### [GIVEN TASK]
Within the material below, find each line bearing the word "handed" and present it.

(Entries with parts and joints)
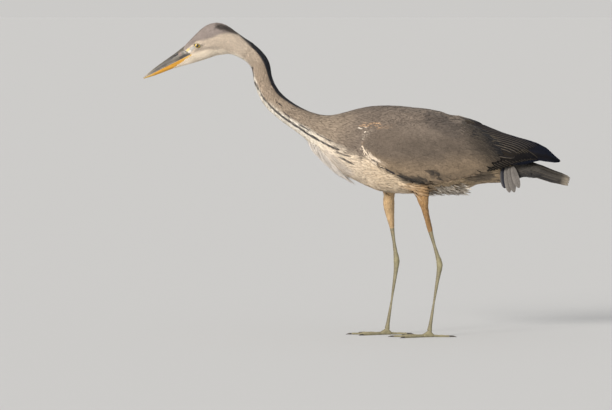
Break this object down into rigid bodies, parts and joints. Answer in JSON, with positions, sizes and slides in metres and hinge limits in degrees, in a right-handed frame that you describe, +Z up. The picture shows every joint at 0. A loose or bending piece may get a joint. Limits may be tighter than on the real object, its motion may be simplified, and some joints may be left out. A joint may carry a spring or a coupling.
{
  "type": "grey heron",
  "caption": "Life-size still grey heron standing on its own feet, leaning forward with an S-curved neck and a long straight bill pointing down ahead.",
  "frame": {"origin": "on the floor, under the centre of the bird's bounding box", "axes": "-X the way the bird faces, +X towards its tail, -Y its left side, +Z up"},
  "size_m": [0.9411, 0.1622, 0.6893],
  "materials": {
    "plumage_grey": "soft grey-brown contour feathers",
    "plumage_pale": "soft cream and buff feathers",
    "flight_dark": "smooth slate-black flight feathers",
    "bill_slate": "satin slate-grey horn",
    "bill_yellow": "satin orange-yellow horn",
    "eye_yellow": "wet gloss, yellow iris",
    "leg_skin": "dry scaled skin",
    "claw_horn": "dark horn"
  },
  "bodies": {
    "root": {"bill_upper": "bill_slate", "bill_lower": "bill_yellow", "eye_left": "eye_yellow", "eye_right": "eye_yellow", "head": "plumage_grey", "neck_upper": "plumage_grey", "neck_middle": "plumage_grey", "neck_lower": "plumage_grey", "breast_plumes": "plumage_pale", "trunk": "plumage_grey", "wing_left": "plumage_grey", "wing_right": "plumage_grey", "flight_left": "flight_dark", "flight_right": "flight_dark", "loose_feathers": "plumage_grey", "tail": "plumage_grey", "thigh_left": "plumage_pale", "thigh_right": "plumage_pale", "shank_left": "leg_skin", "shank_right": "leg_skin", "tarsus_left": "leg_skin", "tarsus_right": "leg_skin", "foot_left": "leg_skin", "foot_right": "leg_skin", "toe_left_middle": "leg_skin", "toe_left_inner": "leg_skin", "toe_left_outer": "leg_skin", "toe_left_hind": "leg_skin", "toe_right_middle": "leg_skin", "toe_right_inner": "leg_skin", "toe_right_outer": "leg_skin", "toe_right_hind": "leg_skin", "claw_left_middle": "claw_horn", "claw_left_inner": "claw_horn", "claw_left_outer": "claw_horn", "claw_left_hind": "claw_horn", "claw_right_middle": "claw_horn", "claw_right_inner": "claw_horn", "claw_right_outer": "claw_horn", "claw_right_hind": "claw_horn"}
  },
  "joints": []
}
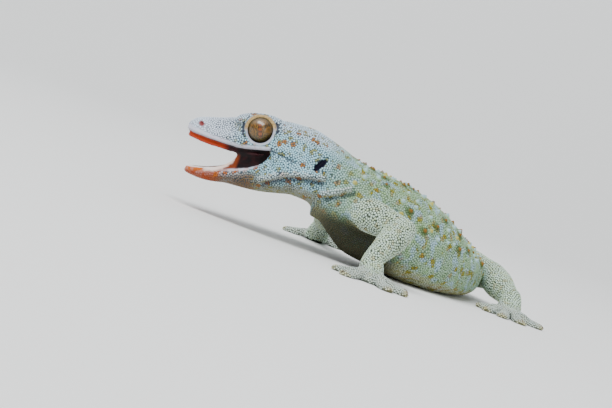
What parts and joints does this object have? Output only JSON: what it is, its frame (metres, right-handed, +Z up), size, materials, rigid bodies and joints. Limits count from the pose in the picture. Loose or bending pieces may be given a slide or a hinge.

### [EXERCISE SOLUTION]
Break this object down into rigid bodies, parts and joints. Answer in JSON, with positions, sizes and slides in metres and hinge limits in degrees, in a right-handed frame that you describe, +Z up. The picture shows every joint at 0. A loose or bending piece may get a joint. Limits may be tighter than on the real object, its motion may be simplified, and some joints may be left out. A joint may carry a spring or a coupling.
What parts and joints does this object have? Output only JSON: what it is, its frame (metres, right-handed, +Z up), size, materials, rigid bodies and joints. Limits count from the pose in the picture. Loose or bending pieces may be given a slide or a hinge.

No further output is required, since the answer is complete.